One of the largest, and most detailed, biophysically realistic brain simulations of an animal has been built using one of the world’s fastest supercomputers. This virtual copy of a whole mouse cortex opens new ways to study the brain: simulating diseases like Alzheimer’s or epilepsy to watch in detail how damage spreads throughout neural networks or understanding cognition and consciousness. It simulates both form and function, with almost ten million neurons, 26 billion synapses, and 86 interconnected brain regions.
“This shows the door is open. We can run these kinds of brain simulations effectively with enough computing power,” said Anton Arkhipov, PhD, an investigator at the Allen Institute who worked on the project. “It’s a technical milestone giving us confidence that much larger models are not only possible, but achievable with precision and scale.”
The work is currently under review and will be published soon, in coordination with SC25—the world’s premier supercomputing conference taking place in mid-November.

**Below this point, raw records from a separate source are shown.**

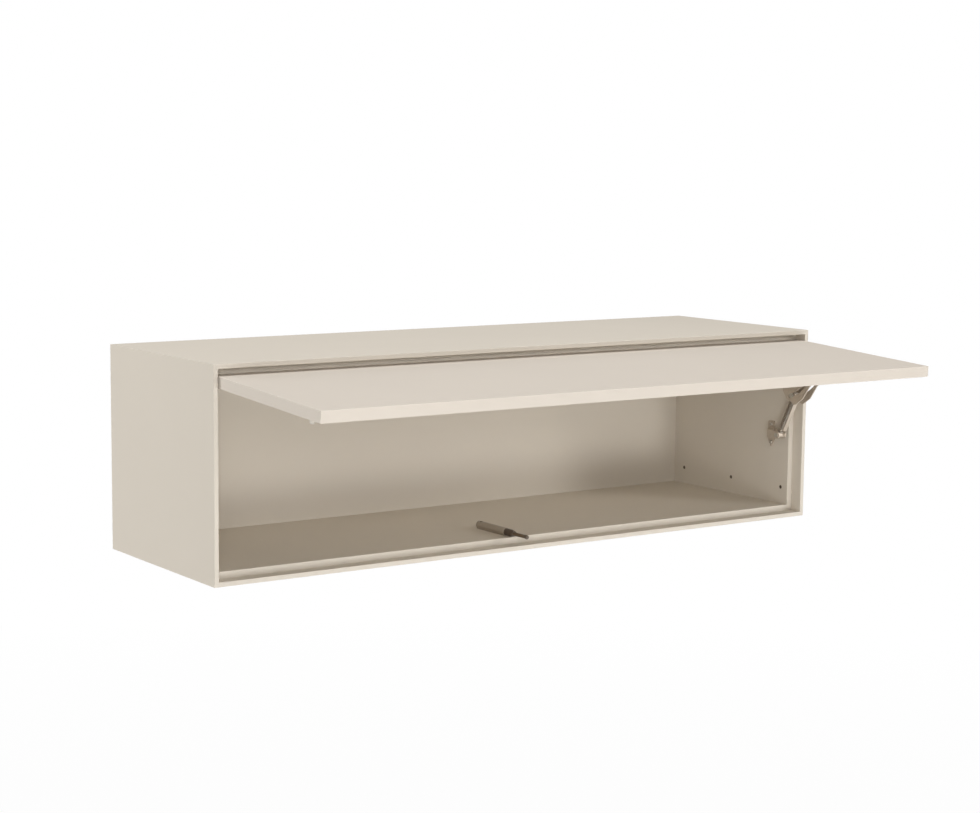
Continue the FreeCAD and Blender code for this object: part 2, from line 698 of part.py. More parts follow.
pivot_pin = make_cross_pin("stay_pivot_pin", S["channel_width"] / 2 + S["fork_gap"] + S["fork_cheek"])
keep(place(pivot_pin, stay_x, pivot_y, pivot_z, ALONG_X), "stay_pivot_pin")
roller = make_cross_pin("stay_roller", S["channel_width"] / 2 + S["fan_gap"] + S["fan_cheek"]
                        + S["roller_play"])
roller_y, roller_z = turned_with_arm(S["arm_length"])
keep(place(roller, stay_x, pivot_y + roller_y, pivot_z + roller_z, ALONG_X), "stay_roller")

OUTWARD = {"left": Rotation(Vector(0, 1, 0), 90), "right": Rotation(Vector(0, 1, 0), -90)}
group("stay_base_screws", [make_screw("stay_base_screw", inner_side - S["stay_plate"], y, z,
                                      OUTWARD["right"]) for y, z in stay_screw_spots])
drill(right_panel, "YZ_Plane", inner_side, stay_screw_spots, S["screw_length"], True)
on_flap(group("stay_fan_screws", [
    make_screw("stay_fan_screw", x, flap_back + S["fan_foot"], z, POINT_FORWARD)
    for x, z in fan_screw_spots]))

# ---- push latch on the floor, behind the flap's lower edge ----

latch_x = -S["latch_offset"]
latch_z = S["board"] + S["barrel_radius"]
barrel_front = front + S["flap_board"] + S["latch_fit"] + S["collar_length"]
FORWARD = Rotation(Vector(1, 0, 0), 90)
latch_screw_y = barrel_front + S["barrel_length"] - S["latch_screw_inset"]


def make_latch_housing():
    """Blind barrel with a flat keel on the floor and a screw seat at its rear end."""
    housing = new_body("latch_housing")
    outer, length, bevel = S["barrel_radius"], S["barrel_length"], S["barrel_chamfer"]
    inner, closed = S["barrel_bore"], S["barrel_solid"] - S["barrel_length"]
    revolve(housing, [(ZERO, -length), (outer - bevel, -length), (outer, bevel - length),
                      (outer, -bevel), (outer - bevel, ZERO), (inner, ZERO), (inner, closed),
                      (ZERO, closed)])
    keel = new_sketch(housing, "XY_Plane", -length)
    add_rectangle(keel, -S["keel_half"], -outer, S["keel_half"], S["keel_height"] - outer)
    pad(housing, keel, length)
    height = S["latch_screw_inset"] - length
    seat = new_sketch(housing, "XZ_Plane", -S["latch_screw_seat"])
    add_circle(seat, ZERO, height, S["screw_head_radius"] + S["screw_fit"])
    pocket(housing, seat, outer)
    hole = new_sketch(housing, "XZ_Plane", -outer)
    add_circle(hole, ZERO, height, S["screw_radius"] + S["screw_fit"])
    pocket(housing, hole, outer * 2, reverse=True)
    place(housing, latch_x, barrel_front, latch_z, FORWARD)
    return keep(housing, housing.Name)


def make_latch_turning(name, points, slide=ZERO):
    """A turned piece of the latch, given as (radius, distance ahead of the barrel's mouth)."""
    piece = new_body(name)
    revolve(piece, points)
    place(piece, latch_x, barrel_front - slide, latch_z, FORWARD)
    return keep(piece, name)


make_latch_housing()
rod_bore = S["rod_radius"] + S["rod_fit"]
spigot = S["barrel_bore"] - S["spigot_fit"]
tip_bore = S["tip_radius"] + S["tip_fit"]
tip_seat = S["collar_length"] - S["tip_length"] - S["tip_fit"]
make_latch_turning("latch_collar", [
    (rod_bore, -S["collar_spigot"]), (spigot, -S["collar_spigot"]), (spigot, ZERO),
    (S["collar_radius"], ZERO), (S["collar_radius"], S["collar_length"] - S["collar_taper"]),
    (S["collar_nose"], S["collar_length"]), (tip_bore, S["collar_length"]), (tip_bore, tip_seat),
    (rod_bore, tip_seat)])
guide_front = -S["collar_spigot"] - S["rod_guide_gap"]
rod_end = S["collar_length"] + S["rod_out"]
tip_end = rod_end + S["tip_length"]
make_latch_turning("latch_rod", [
    (ZERO, guide_front - S["rod_guide"]), (S["rod_guide_radius"], guide_front - S["rod_guide"]),
    (S["rod_guide_radius"], guide_front), (S["rod_radius"], guide_front), (S["rod_radius"], rod_end),
    (ZERO, rod_end)])
make_latch_turning("latch_tip", [
    (ZERO, rod_end), (S["tip_radius"], rod_end), (S["tip_radius"], tip_end - S["tip_bevel"]),
    (S["tip_face"], tip_end), (ZERO, tip_end)])
latch_screw = make_screw("latch_screw", latch_x, latch_screw_y, latch_z + S["latch_screw_seat"],
                         Rotation(), S["latch_screw_length"])
keep(latch_screw, "latch_screw")
drill(bottom_panel, "XY_Plane", S["board"], [(latch_x, latch_screw_y)],
      S["latch_screw_length"] - S["latch_screw_seat"] - S["barrel_radius"] + S["screw_fit"], False)

strike_z = latch_z - pin_z
strike_disc = doc.addObject("Part::Cylinder", "strike_disc")
bind(strike_disc, "Radius", S["strike_radius"])
bind(strike_disc, "Height", S["strike_plate"])
place(strike_disc, latch_x, flap_back, strike_z, Rotation(Vector(1, 0, 0), 90))
on_flap(group("latch_strike", [strike_disc]))

# ---- flap ----


def make_flap():
    """Flap board, drawn closed about the hinge pin, with its cups, wings and strike let in."""
    flap = new_body("flap_panel")
    top, bottom = S["pin_drop"], S["pin_drop"] - flap_length
    section = new_sketch(flap, "YZ_Plane")
    add_polygon(section, [(-S["pin_inset"], bottom), (-S["pin_inset"], top),
                          (flap_back - S["flap_chamfer"], top), (flap_back, top - S["flap_chamfer"]),
                          (flap_back, bottom)])
    pad(flap, section, flap_half * 2, middle=True)
    fillet_edges(flap, S["flap_round"], lambda edge: edge.BoundBox.YLength < HAIR
                 and abs(edge.BoundBox.YMin + S["pin_inset"].value) < HAIR)
    centre = -S["cup_offset"]
    cups = new_sketch(flap, "XZ_Plane", -flap_back)
    wings = new_sketch(flap, "XZ_Plane", -flap_back)
    for x in hinge_spots.values():
        add_circle(cups, x, centre, S["cup_radius"] + S["cup_fit"])
        add_rectangle(wings, x - S["wing_length"] / 2 - S["cup_fit"],
                      centre - S["wing_width"] / 2 - S["cup_fit"],
                      x + S["wing_length"] / 2 + S["cup_fit"],
                      centre + S["wing_width"] / 2 + S["cup_fit"])
    pocket(flap, cups, S["cup_depth"], reverse=True)
    pocket(flap, wings, S["wing_plate"], reverse=True)
    drill(flap, "XZ_Plane", -flap_back, [(latch_x, strike_z)], S["strike_plate"], True,
          S["strike_radius"] + S["cup_fit"])
    drill(flap, "XZ_Plane", -flap_back, wing_spots + fan_screw_spots, S["screw_length"], True)
    on_flap(flap)
    return keep(flap, flap.Name)


make_flap()

bumper_x = (inner_side + flap_half) / 2
bumper_z = S["pin_drop"] - flap_length + S["bumper_inset"]
bumper_length = S["rebate"] - S["flap_board"] - S["bumper_gap"]


def make_bumper(side, way):
    """Soft stop with a rounded end, stuck to the flap where it meets the casing's step."""
    bumper = new_body(f"bumper_{side}")
    radius, dome = S["bumper_radius"], S["bumper_dome"]
    revolve(bumper, [(ZERO, ZERO), (radius, ZERO), (radius, bumper_length - dome),
                     (radius - dome, bumper_length), (ZERO, bumper_length)])
    return place(bumper, way * bumper_x, flap_back, bumper_z, POINT_FORWARD)


on_flap(group("flap_bumpers", [make_bumper(side, way) for side, way in sides.items()]))

# ---- joining screws in the side boards ----


def make_side_screw(side, way, y):
    """Low screw set flush into a side board, for joining the cabinet to its neighbour."""
    screw = new_body(f"side_screw_{side}")
    radius, length = S["side_screw_radius"], S["side_screw_length"]
    revolve(screw, [(ZERO, ZERO), (radius, ZERO), (radius, radius - length), (ZERO, -length)])
    return place(screw, way * inner_side, y, side_screw_z, OUTWARD[side])


group("side_screws", [make_side_screw(side, way, y) for side, way in sides.items()
                      for y in side_screw_spots])

# ---- wall hangers in the upper rear corners ----

peg_spots = [(back_face - S["hanger_length"] / 2,
              hanger_top - S["hanger_height"] / 2 + way * S["peg_pitch"] / 2) for way in (-1, 1)]


def make_hanger(side, way):
    """Hanger box on two pegs in the side board, with a slit for the hook and two adjuster wells."""
    box = new_body(f"hanger_box_{side}")
    outer = way * inner_side
    inward = way > 0
    shell = new_sketch(box, "YZ_Plane", outer)
    add_rectangle(shell, back_face - S["hanger_length"], hanger_top - S["hanger_height"], back_face,
                  hanger_top)
    pad(box, shell, S["hanger_width"], reverse=inward)
    fillet_edges(box, S["hanger_wall"], lambda edge: any(
        across(edge, back_face - S["hanger_length"], z)
        for z in (hanger_top, hanger_top - S["hanger_height"])))
    pegs = new_sketch(box, "YZ_Plane", outer)
    for y, z in peg_spots:
        add_circle(pegs, y, z, S["peg_radius"])
    pad(box, pegs, S["peg_length"], reverse=not inward)
    slit = new_sketch(box, "XZ_Plane", -back_face)
    half = S["hook_width"] / 2 + S["hook_fit"]
    centre = way * (inner_side - S["hanger_width"] / 2)
    add_rectangle(slit, centre - half, hook_z - S["hook_fit"], centre + half, hook_z + S["hook_plate"])
    pocket(box, slit, S["hanger_length"] - S["hanger_wall"], reverse=True)
    wells = new_sketch(box, "XZ_Plane", S["hanger_length"] - back_face)
    for step_down in (0, 1):
        add_circle(wells, centre, hanger_top - (S["hanger_height"] - S["adjuster_pitch"]) / 2
                   - step_down * S["adjuster_pitch"], S["adjuster_radius"])
    pocket(box, wells, S["adjuster_depth"])
    drill(left_panel if way < 0 else right_panel, "YZ_Plane", outer, peg_spots,
          S["peg_length"] + S["screw_fit"], inward, S["peg_radius"] + S["screw_fit"])
    return keep(box, box.Name)


def make_hook(side, way):
    """Steel strip that passes through the back and turns down behind it to catch a wall rail."""
    hook = new_body(f"hanger_hook_{side}")
    section = new_sketch(hook, "YZ_Plane", way * (inner_side - S["hanger_width"] / 2))
    inside = back_face - S["hanger_length"] + S["hanger_wall"]
    outside = -S["hook_wall_gap"]
    add_polygon(section, [(inside, hook_z), (inside, hook_z + S["hook_plate"]),
                          (outside, hook_z + S["hook_plate"]), (outside, hook_z - S["hook_drop"]),
                          (outside - S["hook_plate"], hook_z - S["hook_drop"]),
                          (outside - S["hook_plate"], hook_z)])
    pad(hook, section, S["hook_width"], middle=True)
    return keep(hook, hook.Name)


for side, way in sides.items():
    make_hanger(side, way)
    make_hook(side, way)

# ---- check every object and write the pieces ----

doc.recompute()
for thing in doc.Objects:
    if "Invalid" in thing.State or "Error" in thing.State:
        raise RuntimeError(f"{thing.Label} failed: {thing.State}")
os.makedirs("parts", exist_ok=True)
for thing in parts:
    shape = thing.Shape
    if shape.isNull() or not shape.isValid() or not shape.Solids:
        raise RuntimeError(f"{thing.Label} has no valid shape")
    shape.exportStep(f"parts/{thing.Label}.step")
    print(f"{thing.Label}: {len(shape.Solids)} solids, {shape.Volume:.0f} mm3")
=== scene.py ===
import math

import bmesh
import bpy
from mathutils import Matrix, Vector


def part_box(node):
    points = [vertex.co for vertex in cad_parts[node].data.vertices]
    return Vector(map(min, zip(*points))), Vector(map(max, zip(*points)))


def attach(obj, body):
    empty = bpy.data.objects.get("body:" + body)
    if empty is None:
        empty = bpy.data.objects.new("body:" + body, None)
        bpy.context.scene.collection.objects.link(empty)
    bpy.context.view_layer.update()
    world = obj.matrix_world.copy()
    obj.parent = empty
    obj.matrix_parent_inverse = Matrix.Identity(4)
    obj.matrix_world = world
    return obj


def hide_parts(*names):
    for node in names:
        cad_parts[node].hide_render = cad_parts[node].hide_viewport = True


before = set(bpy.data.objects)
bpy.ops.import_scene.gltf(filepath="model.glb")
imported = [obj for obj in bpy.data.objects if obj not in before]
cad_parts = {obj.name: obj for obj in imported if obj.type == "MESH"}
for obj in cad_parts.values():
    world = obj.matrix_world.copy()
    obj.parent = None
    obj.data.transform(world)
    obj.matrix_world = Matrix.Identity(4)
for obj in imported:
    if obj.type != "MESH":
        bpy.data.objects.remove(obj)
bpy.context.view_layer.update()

# ---- room ----
# The cabinet hangs at its usual height over a pale floor. Floor and air are white where they are
# looked at, mirrored or seen through glass, and a soft even grey as light.

HANGING_HEIGHT = 1.4
FLOOR_SIZE = 14.0
FLOOR_COLOUR = (0.86, 0.86, 0.85, 1)
FLOOR_WHITENESS = 0.95
FLOOR_FADE = (1.2, 5.5)
ROOM_LIGHT = 0.06
ROOM_COLOUR = (1.0, 0.985, 0.96, 1)
WHITE = (1, 1, 1, 1)


def add_node(tree, kind, **values):
    """Adds a node with some of its inputs set by name; an underscore stands for a space."""
    made = tree.nodes.new(kind)
    for name, value in values.items():
        made.inputs[name.replace("_", " ")].default_value = value
    return made


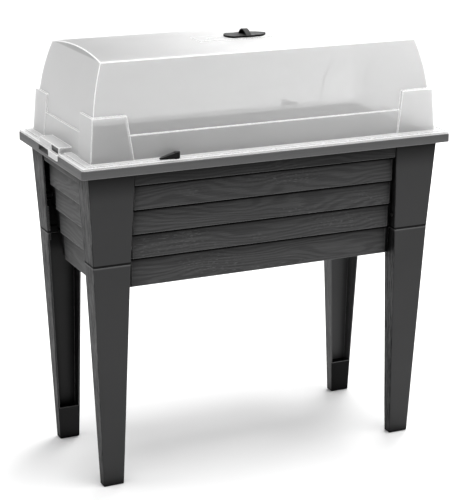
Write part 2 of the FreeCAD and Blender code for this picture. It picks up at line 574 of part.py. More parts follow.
def cover():
    seat = "d.cover_seat"
    wall = "d.cover_wall"
    dome_outer = rounded("dome_outer", dome("dome_sharp", "0", "d.step_top"), size("d.dome_round"),
                         lambda edge: edge.BoundBox.ZMax > size("d.crease_level") - 1
                         and edge.BoundBox.ZMin > size("d.ledge_level") - 1)
    outer = [dome_outer,
             skirt("skirt_outer", "0", seat, "d.ledge_level"),
             corner_blocks("blocks_outer", "0", seat)]
    flange = block("flange", "-d.flange_half_x", "d.flange_half_x", "-d.flange_half_y", "d.flange_half_y",
                   seat, "d.bead_top")
    bead_x, bead_y = "d.flange_half_x-d.bead_width", "d.flange_half_y-d.bead_width"
    groove = block("flange_groove", neg(bead_x), bead_x, neg(bead_y), bead_y, "d.flange_top", "d.bead_top+1")
    flange_round = rounded("flange_round", flange, size("d.rim_corner-1.5"), upright)
    outer.append(cut("flange_tray", flange_round, [groove]))
    outer.append(block("flange_step", "-d.step_half_x", "d.step_half_x", "-d.step_half_y", "d.step_half_y",
                       seat, "d.step_top"))
    most = 6
    for index in range(-most, most + 1):
        centre = "%d*d.nub_pitch" % index
        for end in ENDS:
            rect = (centre + "-d.nub_half", centre + "+d.nub_half", "d.step_half_y-1", bead_y + "+1")
            outer.append(corner_block("nub", rect, "d.flange_top-1", "d.flange_top+d.nub_rise", 1, end))
    inner = [dome("dome_inner", wall, "d.cover_seat-1"),
             skirt("skirt_inner", wall, seat + "-1", "d.ledge_level-" + wall),
             corner_blocks("blocks_inner", wall, seat + "-1")]
    for end in ENDS:
        outer.append(end_block("hump", end, "d.hump_in-1", "d.hump_out", "-d.hump_short", "d.hump_long",
                               seat, "d.hump_top"))
        outer.append(end_block("tab_bridge", end, "d.flange_half_x-2", "d.tab_out",
                               "-d.tab_far", "-d.tab_near", seat, "d.flange_top"))
        outer.append(end_block("tab", end, "d.rim_length/2+d.tab_gap", "d.tab_out",
                               "-d.tab_far", "-d.tab_near", "d.tab_bottom", "d.flange_top"))
        inner.append(end_block("hump_void", end, "d.hump_in+" + wall, "d.hump_out-" + wall,
                               "-d.hump_short+" + wall, "d.hump_long-" + wall,
                               seat + "-1", "d.hump_top-" + wall))
        inner.append(end_block("hump_window", end, "d.hump_out-" + wall + "-1", "d.hump_out+1",
                               "-d.window_high", "-d.window_low", "d.window_sill", "d.window_head"))
        inner.append(rod("latch_hole", "d.latch_shaft+0.3", "12", "%d*d.latch_x" % end, "%d*d.latch_y" % end,
                         seat + "-1"))
    low = "d.crease_level-2"
    outer.append(vent_block("vent_pad", "d.vent_pad_left", "d.vent_pad_right", "d.vent_pad_half",
                            "d.vent_pad_top-d.vent_pad_depth", "d.vent_pad_top"))
    inner.append(vent_block("vent_pad_void", "d.vent_pad_left-" + wall, "d.vent_pad_right-" + wall,
                            "d.vent_pad_half-" + wall, low, "d.vent_pad_top-" + wall))
    inner.append(vent_block("vent_hole", "d.vent_hole_left", "d.vent_hole_right", "d.vent_hole_half",
                            low, "d.vent_pad_top+1"))
    inner.append(vent_block("vent_slot", "d.stem_far+d.vent_travel+d.vent_slot_play",
                            "d.vent_slot_play-d.stem_near", "d.vent_slot_half", low, "d.vent_pad_top+1"))
    return cut("cover", fuse("cover_outer", outer), inner)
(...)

This global collaboration merges human neuroscience expertise with the computing power of Fugaku—the Japanese flagship supercomputer jointly developed by RIKEN and Fujitsu. Fugaku (the name comes from Mount Fuji, and just like the mountain’s high peak and broad base, it was chosen to symbolize its power and wide reach) is one of the world’s fastest supercomputers capable of more than 400 quadrillion operations per second.
“Fugaku is used for research in a wide range of computational science fields, such as astronomy, meteorology, and drug discovery, contributing to the resolution of many societal problems,” said Tadashi Yamazaki, PhD, from Japan’s University of Electro-Communications. “On this occasion, we utilized Fugaku for a neural circuit simulation.”
The supercomputer is made up of nodes, which are grouped together in layers like units, shelves, and racks. Together, these components add up to a total of 158,976 nodes, allowing Fugaku to manage a massive volume of data and computations.
Using the Allen Institute’s Brain Modeling ToolKit, the team translated data into the working digital simulation of the cortex. A neuron simulator, Neulite, turned equations into neurons that spike, signal, and chatter just like their living counterparts.
The simulated mouse cortex captures the structure and behavior of brain cells, down to the activations of synapses. “It’s a technical feat, but it’s only the first step,” said Yamazaki.
“Our long-term goal is to build whole-brain models, eventually even human models, using all the biological details our Institute is uncovering,” said Arkhipov. “We’re now moving from modeling single brain areas to simulating the entire brain of the mouse.” With this kind of computational power, the goal of a full, biophysically accurate brain model isn’t just science fiction anymore. Scientists are in a new frontier where understanding the brain means, quite literally, being able to build one.